I can tell you this for free because I’m going to be 60 in January. Money is subject to the law of diminishing returns. Money eventually gets to a critical tipping point where no extra shilling can improve the quality of your life. You won’t change where you live, you won’t change the bed you sleep on you, won’t change your TV, you won’t change your phone.

Can an intellectual survive in politics?

It is easier to survive as an intellectual in politics because I assume as an intellectual, we are talking about a thinker. A thinker can survive there. Some of the greatest disappointments in public life, are intellectuals because intellectuals are like evangelists. They proclaim from the rooftops what they stand for. So, it is much easier to put them to the test.
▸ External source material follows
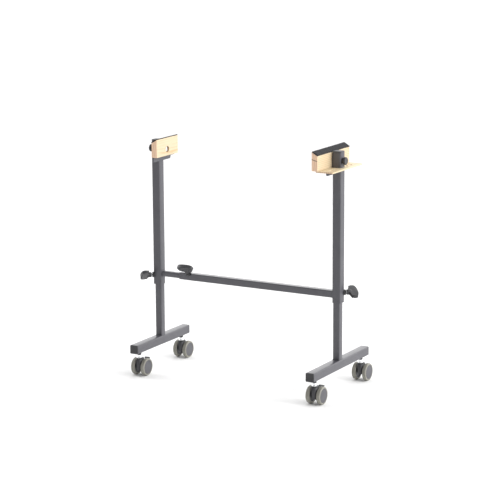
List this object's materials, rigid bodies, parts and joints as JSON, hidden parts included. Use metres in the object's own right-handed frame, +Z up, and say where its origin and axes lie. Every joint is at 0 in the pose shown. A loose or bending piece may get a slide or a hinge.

What are you struggling with at 59?

Now, it’s to remain active professionally and relevant without feeling that I have to be a busybody trying to be in everything that is happening. I spend time mentoring academics, I enjoy that. I give the occasional lectures, I enjoy that. I sit in a number of boards, not too many, I enjoy that. As an arbitrator, I listen to disputes and I enjoy that. Every so often I am briefed to appear in the Supreme Court or Court of Appeal, I enjoy that. So, I’m trying to go into the sunset, not with a bang, but gently riding to the sunset.

On a sliding scale of 1 to 10, how happy are you? 10 being, well, extremely happy.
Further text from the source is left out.